I could have sworn I had read Tessa Afshar’s Pearl in the Sand, and I was really excited about it having a 10th anniversary re-release so I signed up to be on the launch team and received a beautiful complimentary paperback copy from the publisher about a week before the re-release. Imagine my surprise when I started what I thought would be a quick re-read and realized I had either never read this book before or I had completely forgotten it! I was quickly immersed in a beautiful and compelling story of love and redemption, and I really enjoyed it!
About the Book
Title: Pearl in the Sand
Author: Tessa Afshar
Publication Date: October 6, 2020
Publisher: Moody Publishers
Print Length: 416 pages
Summary from the author: Can a Canaanite harlot who made her living enticing men be a fitting wife for a leader of Israel? Shockingly, the Bible’s answer is yes.
This 10th anniversary edition of Pearl in the Sand includes new features that will invite you into the untold story of Rahab’s journey from lowly outcast to redeemed child of God. Rahab’s home is built into a wall, a wall that fortifies and protects the City of Jericho. However, other walls surround her too, walls of fear, rejection, and unworthiness… Years of pain and betrayal have wounded Rahab’s heart—she doubts whether her dreams of experiencing true love will ever come true…
A woman with a wrecked past—a man of success, of faith… of pride. A marriage only God would conceive! Through the heartaches of a stormy relationship, Rahab and Salmone learn the true source of one another’s worth and find healing in God.
I absolutely loved how Mrs. Afshar imagined Rahab and Salmone and even their family members. I loved how she portrayed the way Rahab was drawn to the God of Israel and repelled by the gods of her own people. And I loved how her family was so wholehearted in their turning from their old gods to fully worshipping the God of Israel!
My one complaint about this book is a complaint I also have about most English translations of the Bible so Mrs. Afshar is in good company. The substitution of the phrase “the Lord” in place of God’s name is a big deal to me and I found it was distracting, didn’t make a lot of sense, and took away significantly from my enjoyment of the story. While I personally use the name Yahweh, I don’t really mind what name authors and translators choose, so long as it’s a name and not a common noun that they try to turn into a name by capitalizing it. So I would have been fine with Jehovah, Yahuah, Yah, or any other variation – it just needs to be an actual name when the character is naming the god they worship. It doesn’t make sense when they try to use “the Lord” as His Name, especially when, as in this book, they use the uncapitalized term “lord” to refer to their husband, a tribal leader, and even pagan gods who are “lords” worshipped by the pagans. It drives me batty that authors are willing to use the names of pagan gods like Molech and Ba’al, both of whom were mentioned in this book quite a lot (and both of whom have names with variable spellings) but are then unwilling to use an actual name for the God of Israel! If this book had taken place after the Babylonian captivity when the Jews starting making this substitution, I would not have found it so frustrating because it would have been historically accurate, but in this context, I thought it really took away from the clarity and power of the story as well as being historically inaccurate. It was a big deal when Canaanites switched allegiance from their old “lords” to a new One, and knowing a god’s name was an important and necessary part of being able to worship.

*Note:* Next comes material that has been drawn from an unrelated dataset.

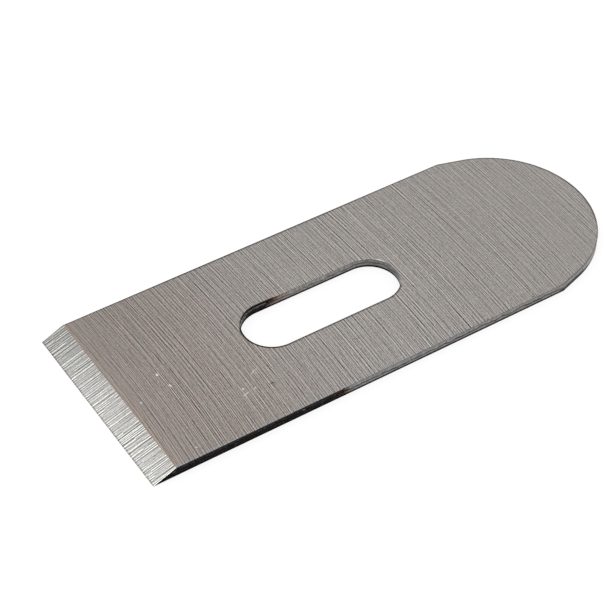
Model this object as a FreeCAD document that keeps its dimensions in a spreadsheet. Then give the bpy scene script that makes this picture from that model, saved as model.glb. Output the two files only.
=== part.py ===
import FreeCAD, Part
import Sketcher
import math
import os

# Plane iron: a flat steel blade with a ground bevel at one end, a round end with two
# short straight shoulders at the other, and one long slot for the screw of its cap.
# It is made as the real one is: a blank is cut from strip, the slot is punched, the
# rims are eased, and the bevel is ground last.
#
# Lengths are in millimetres. X runs from the cutting edge to the round end, Y across
# the blade and Z up from the flat underside. The origin is the middle of the underside.

doc = FreeCAD.newDocument("plane_iron")


# Driving sizes. Each is one named cell that the sketches and features read.
SIZES = [
    ("blade_length", 108.0),      # cutting edge to the top of the round end
    ("blade_width", 41.0),        # across the two long sides
    ("blade_thickness", 2.0),     # flat top to flat underside
    ("bevel_angle", 23.5),        # degrees, between the bevel and the underside
    ("end_inset", 0.65),          # how far inside the long sides the round end's arc keeps
    ("shoulder_angle", 17.0),     # degrees, by which each shoulder leaves its long side
    ("corner_radius", 2.0),       # plan rounding where a long side meets its shoulder
    ("slot_setback", 31.1),       # cutting edge to the near end of the slot
    ("slot_run", 33.3),           # end to end of the slot
    ("slot_width", 11.6),         # between the slot's straight walls
    ("rim_radius", 0.1),          # rounding of the eased rims, outside and in the slot
    ("bevel_overrun", 1.0),       # how far the bevel's grinding cut runs clear of the blank
]

sheet = doc.addObject("Spreadsheet::Sheet", "sizes")
for row, (alias, value) in enumerate(SIZES, start=1):
    sheet.set("A%d" % row, alias)
    sheet.set("B%d" % row, "%g" % value)
    sheet.setAlias("B%d" % row, alias)
doc.recompute()

# What follows from the driving sizes, as expressions that the constraints hold.
END_RADIUS = "(sizes.blade_width / 2 - sizes.end_inset)"
SLOT_END_RADIUS = "(sizes.slot_width / 2)"

# Two places nearer than this are the same.
TINY = 1e-6

# Ends of a sketch line or arc, and the sketch's own origin and axes.
START = 1
END = 2
CENTRE = 3
ORIGIN = (-1, 1)
ALONG = -1
ACROSS = -2

iron = doc.addObject("PartDesign::Body", "plane_iron")
iron.Label = "plane_iron"


def origin_plane(body, role):
    """The plane of the body's own origin that has the given role."""
    return [plane for plane in body.Origin.OriginFeatures if plane.Role == role][0]


def new_sketch(body, name, role):
    """A sketch that lies on one of the body's origin planes."""
    sketch = body.newObject("Sketcher::SketchObject", name)
    sketch.AttachmentSupport = [(origin_plane(body, role), "")]
    sketch.MapMode = "FlatFace"
    return sketch


def line(sketch, start, end):
    """Adds a straight line between two points of the sketch and gives its number."""
    first = FreeCAD.Vector(start[0], start[1], 0)
    last = FreeCAD.Vector(end[0], end[1], 0)
    return sketch.addGeometry(Part.LineSegment(first, last), False)


def arc(sketch, centre, radius, first_angle, last_angle):
    """Adds an arc that turns anticlockwise between two angles in degrees."""
    circle = Part.Circle(FreeCAD.Vector(centre[0], centre[1], 0), FreeCAD.Vector(0, 0, 1), radius)
    turn = Part.ArcOfCircle(circle, math.radians(first_angle), math.radians(last_angle))
    return sketch.addGeometry(turn, False)


def fix(sketch, *constraint):
    """Adds one constraint and gives its number."""
    return sketch.addConstraint(Sketcher.Constraint(*constraint))


def drive(sketch, name, expression, *constraint):
    """Adds a dimension, names it and binds it to an expression of the sizes."""
    number = fix(sketch, *constraint)
    sketch.renameConstraint(number, name)
    sketch.setExpression("Constraints." + name, expression)


def sketch_outline(body):
    """The blank's plan: square front, long sides, shoulders and the round end's arc."""
    sketch = new_sketch(body, "outline", "XY_Plane")
    half = sheet.blade_width / 2
    radius = half - sheet.end_inset
    centre = sheet.blade_length - radius
    turn = math.radians(sheet.shoulder_angle)
    touch = (centre + radius * math.sin(turn), radius * math.cos(turn))
    corner = touch[0] - (half - touch[1]) / math.tan(turn)
    far_angle = 90 - sheet.shoulder_angle

    front = line(sketch, (0, half), (0, -half))
    near_side = line(sketch, (0, -half), (corner, -half))
    near_shoulder = line(sketch, (corner, -half), (touch[0], -touch[1]))
    round_end = arc(sketch, (centre, 0), radius, -far_angle, far_angle)
    far_shoulder = line(sketch, touch, (corner, half))
    far_side = line(sketch, (corner, half), (0, half))

    fix(sketch, "Coincident", front, END, near_side, START)
    fix(sketch, "Coincident", near_side, END, near_shoulder, START)
    fix(sketch, "Coincident", far_shoulder, END, far_side, START)
    fix(sketch, "Coincident", far_side, END, front, START)
    fix(sketch, "Tangent", near_shoulder, END, round_end, START)
    fix(sketch, "Tangent", round_end, END, far_shoulder, START)
    fix(sketch, "PointOnObject", front, START, ACROSS)
    fix(sketch, "Horizontal", near_side)
    fix(sketch, "Horizontal", far_side)
    fix(sketch, "Symmetric", front, START, front, END, ALONG)
    fix(sketch, "Vertical", near_side, END, far_side, START)
    fix(sketch, "PointOnObject", round_end, CENTRE, ALONG)
    drive(sketch, "width", "sizes.blade_width", "DistanceY", front, END, front, START, 2 * half)
    drive(sketch, "end_radius", END_RADIUS, "Radius", round_end, radius)
    drive(sketch, "end_centre", "sizes.blade_length - " + END_RADIUS,
          "DistanceX", ORIGIN[0], ORIGIN[1], round_end, CENTRE, centre)
    drive(sketch, "shoulder", "sizes.shoulder_angle * 1 deg",
          "Angle", near_side, START, near_shoulder, START, turn)
    return sketch


def sketch_slot(body):
    """The slot's plan: two straight walls and a half round at each end."""
    sketch = new_sketch(body, "slot_outline", "XY_Plane")
    radius = sheet.slot_width / 2
    front_centre = sheet.slot_setback + radius
    back_centre = sheet.slot_setback + sheet.slot_run - radius

    near_wall = line(sketch, (front_centre, -radius), (back_centre, -radius))
    back_end = arc(sketch, (back_centre, 0), radius, -90, 90)
    far_wall = line(sketch, (back_centre, radius), (front_centre, radius))
    front_end = arc(sketch, (front_centre, 0), radius, 90, 270)

    fix(sketch, "Tangent", near_wall, END, back_end, START)
    fix(sketch, "Tangent", back_end, END, far_wall, START)
    fix(sketch, "Tangent", far_wall, END, front_end, START)
    fix(sketch, "Tangent", front_end, END, near_wall, START)
    fix(sketch, "PointOnObject", front_end, CENTRE, ALONG)
    fix(sketch, "PointOnObject", back_end, CENTRE, ALONG)
    fix(sketch, "Equal", front_end, back_end)
    drive(sketch, "end_radius", SLOT_END_RADIUS, "Radius", front_end, radius)
    drive(sketch, "front_centre", "sizes.slot_setback + " + SLOT_END_RADIUS,
          "DistanceX", ORIGIN[0], ORIGIN[1], front_end, CENTRE, front_centre)
    drive(sketch, "back_centre", "sizes.slot_setback + sizes.slot_run - " + SLOT_END_RADIUS,
          "DistanceX", ORIGIN[0], ORIGIN[1], back_end, CENTRE, back_centre)
    return sketch


def sketch_bevel(body):
    """Side view of what the grinding takes: all that lies in front of the bevel's slope."""
    sketch = new_sketch(body, "bevel_profile", "XZ_Plane")
    clear = sheet.bevel_overrun
    top = sheet.blade_thickness + clear
    slope = math.radians(sheet.bevel_angle)

    bevel = line(sketch, (0, 0), (top / math.tan(slope), top))
    over = line(sketch, (top / math.tan(slope), top), (-clear, top))
    ahead = line(sketch, (-clear, top), (-clear, 0))
    under = line(sketch, (-clear, 0), (0, 0))

    fix(sketch, "Coincident", bevel, END, over, START)
    fix(sketch, "Coincident", over, END, ahead, START)
    fix(sketch, "Coincident", ahead, END, under, START)
    fix(sketch, "Coincident", under, END, bevel, START)
    fix(sketch, "Coincident", bevel, START, *ORIGIN)
    fix(sketch, "Horizontal", over)
    fix(sketch, "Vertical", ahead)
    fix(sketch, "Horizontal", under)
    drive(sketch, "slope", "sizes.bevel_angle * 1 deg", "Angle", ALONG, START, bevel, START, slope)
    drive(sketch, "rise", "sizes.blade_thickness + sizes.bevel_overrun",
          "DistanceY", bevel, START, bevel, END, top)
    drive(sketch, "ahead_of_edge", "sizes.bevel_overrun",
          "DistanceX", under, START, under, END, clear)
    return sketch


def corner_edges(feature):
    """Names of the upright edges where a long side meets its shoulder."""
    names = []
    for number, edge in enumerate(feature.Shape.Edges, start=1):
        box = edge.BoundBox
        upright = box.XLength < TINY and box.YLength < TINY
        on_side = abs(abs(box.YMin) - sheet.blade_width / 2) < TINY
        if upright and on_side and box.XMin > TINY:
            names.append("Edge%d" % number)
    return names


def rim_edges(feature):
    """Names of the edges round both flat faces, apart from the square front's."""
    names = []
    for number, edge in enumerate(feature.Shape.Edges, start=1):
        box = edge.BoundBox
        if box.ZLength < TINY and box.XMax > TINY:
            names.append("Edge%d" % number)
    return names


def cut_through(body, name, sketch):
    """A pocket that runs right through the body both ways from its sketch."""
    pocket = body.newObject("PartDesign::Pocket", name)
    pocket.Profile = sketch
    pocket.Type = "ThroughAll"
    pocket.Midplane = True
    return pocket


# The blank is cut from flat strip.
blank = iron.newObject("PartDesign::Pad", "blank")
blank.Profile = sketch_outline(iron)
blank.setExpression("Length", "sizes.blade_thickness")
doc.recompute()

# Its shoulder corners are slightly rounded in plan.
corners = iron.newObject("PartDesign::Fillet", "rounded_corners")
corners.Base = (blank, corner_edges(blank))
corners.setExpression("Radius", "sizes.corner_radius")
doc.recompute()

# The slot is punched through it.
slot = cut_through(iron, "slot", sketch_slot(iron))
doc.recompute()

# Every rim but the front's is eased, on both faces and round the slot.
rims = iron.newObject("PartDesign::Fillet", "eased_rims")
rims.Base = (slot, rim_edges(slot))
rims.setExpression("Radius", "sizes.rim_radius")
doc.recompute()

# The bevel is ground on the upper face, down to the cutting edge at the underside.
bevel = cut_through(iron, "bevel", sketch_bevel(iron))
doc.recompute()

# The blade's own frame has its origin at the middle of the underside.
iron.Tip = bevel
iron.setExpression("Placement.Base.x", "-sizes.blade_length / 2")
doc.recompute()

# Each step after the blank has to take metal away, and nothing may be left failed or open.
steps = [blank, corners, slot, rims, bevel]
for before, after in zip(steps, steps[1:]):
    if not after.Shape.Volume < before.Shape.Volume:
        raise RuntimeError("%s took nothing away" % after.Name)
for item in doc.Objects:
    if "Invalid" in item.State or "Error" in item.State:
        raise RuntimeError("%s could not be built" % item.Name)
if iron.Shape.isNull() or not iron.Shape.isValid() or len(iron.Shape.Solids) != 1:
    raise RuntimeError("the blade isn't one valid solid")

os.makedirs("parts", exist_ok=True)
iron.Shape.exportStep("parts/%s.step" % iron.Label)
print("volume %.1f cubic mm" % iron.Shape.Volume)
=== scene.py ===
import bpy
import math
import numpy as np
from mathutils import Matrix, Vector


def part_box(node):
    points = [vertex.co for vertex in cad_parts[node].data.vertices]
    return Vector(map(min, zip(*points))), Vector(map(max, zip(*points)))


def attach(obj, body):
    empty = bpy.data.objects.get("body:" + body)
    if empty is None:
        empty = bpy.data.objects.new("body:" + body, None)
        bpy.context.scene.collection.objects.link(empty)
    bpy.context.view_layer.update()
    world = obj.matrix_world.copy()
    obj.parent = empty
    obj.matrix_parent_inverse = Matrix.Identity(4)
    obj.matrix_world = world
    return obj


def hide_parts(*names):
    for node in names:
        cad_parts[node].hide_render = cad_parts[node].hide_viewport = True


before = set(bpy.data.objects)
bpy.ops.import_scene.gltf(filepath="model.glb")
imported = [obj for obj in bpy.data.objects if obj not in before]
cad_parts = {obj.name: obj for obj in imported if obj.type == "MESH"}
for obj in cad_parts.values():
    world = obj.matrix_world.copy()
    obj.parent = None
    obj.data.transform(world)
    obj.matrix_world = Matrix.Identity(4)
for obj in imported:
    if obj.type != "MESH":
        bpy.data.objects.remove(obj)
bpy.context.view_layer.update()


# Camera
# It stands at the front left of the blade and looks down on it at 44 degrees, the way
# the picture of the real one was taken.
lens = 0.11168
sensor = 0.036
looks_at = Vector((-0.008165, 0.002656, 0.0))
stands_off = 0.35367
looks_toward = math.radians(56.611)
looks_down = math.radians(44.305)
leans = math.radians(0.481)
mm_per_metre = 1000

sight = Vector((math.cos(looks_down) * math.cos(looks_toward),
                math.cos(looks_down) * math.sin(looks_toward),
                -math.sin(looks_down)))
level_right = sight.cross(Vector((0, 0, 1))).normalized()
level_up = level_right.cross(sight)
right = level_right * math.cos(leans) + level_up * math.sin(leans)
up = right.cross(sight)

camera_data = bpy.data.cameras.new("camera")
camera_data.lens = lens * mm_per_metre
camera_data.sensor_width = sensor * mm_per_metre
camera_data.sensor_fit = "HORIZONTAL"
camera_data.clip_start = 0.01
camera_data.clip_end = 20.0
camera = bpy.data.objects.new("camera", camera_data)
turn = Matrix((right, up, -sight)).transposed().to_4x4()
camera.matrix_world = Matrix.Translation(looks_at - sight * stands_off) @ turn
bpy.context.scene.collection.objects.link(camera)
bpy.context.scene.camera = camera
bpy.context.scene.view_settings.view_transform = "Standard"


# Table and light
# A plain white table under a white sky, and one large soft lamp beyond the cutting end,
# which the bevel mirrors and which throws the blade's faint shadow to the near right.
table_reach = 2.0
table_drop = 0.00003
table_colour = (0.26, 0.26, 0.26, 1)
table_glow = 0.82
sky_fill = 0.78
softbox_place = Vector((-0.216, 0.166, 0.342))
softbox_width = 0.26
softbox_glow = 0.66


def add_node(tree, kind, **settings):
    """A new node of one kind, with its own settings set by name."""
    node = tree.nodes.new(kind)
    for name, value in settings.items():
        setattr(node, name, value)
    return node


def feed(tree, socket, value):
    """Joins a socket to an output, or sets the socket's own value."""
    if isinstance(value, bpy.types.NodeSocket):
        tree.links.new(value, socket)
    else:
        socket.default_value = value


def calc(tree, work, *values):
    """One step of arithmetic on numbers or outputs."""
    node = add_node(tree, "ShaderNodeMath", operation=work)
    for place, value in enumerate(values):
        feed(tree, node.inputs[place], value)
    return node.outputs[0]


def seen_ray(tree):
    """1 for the rays that show the background: from the camera, off metal or through glass."""
    path = add_node(tree, "ShaderNodeLightPath")
    direct = calc(tree, "MAXIMUM", path.outputs["Is Camera Ray"], path.outputs["Is Glossy Ray"])
    return calc(tree, "MAXIMUM", direct, path.outputs["Is Transmission Ray"])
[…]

Please forgive my long rant, but I felt I needed to explain this frustration I had with this book in order for my review to be truthful and just, especially since I decided not to take away a star from my rating and to go ahead and give it 5-stars. It really is a 5-star book for most readers. The fact that I had to treat reading it as a bit of a code and substitute “Yahweh” in my head every time a character was obviously referring to Him by name in the context of the conversation for it to make sense to me will probably not be a deal-breaker for very many other people. So, in the end, I do highly recommend this book, and I know lovers of Biblical fiction will continue to rave about it for years to come!
About the Author
Tessa Afshar is an award-winning author of historical and biblical fiction. Her novel, Land of Silence, won an INSPY award, and was voted by Library Journal as one of five top Christian Fiction titles of 2016. It was also nominated for the 2016 RT Reviewer’s Choice Award for best Inspirational Romance. Harvest of Gold won the prestigious 2014 Christy Award in the Historical Romance category. Her book, Harvest of Rubies was a finalist for the 2013 ECPA Book Award in the fiction category. Her first novel, Pearl in the Sand, won her “New Author of the Year” by the Family Fiction sponsored Reader’s Choice Awards 2011. Tessa was born in Iran and lived there for the first fourteen years of her life. She moved to England where she survived boarding school for girls and fell in love with Jane Austen and Charlotte Bronte, before moving to the United States permanently. Her conversion to Christianity in her twenties changed the course of her life forever. Tessa holds an MDiv from Yale University where she served as co-chair of the Evangelical Fellowship at the Divinity School. She serves on the staff of one of the oldest churches in America. But that has not cured her from being addicted to chocolate.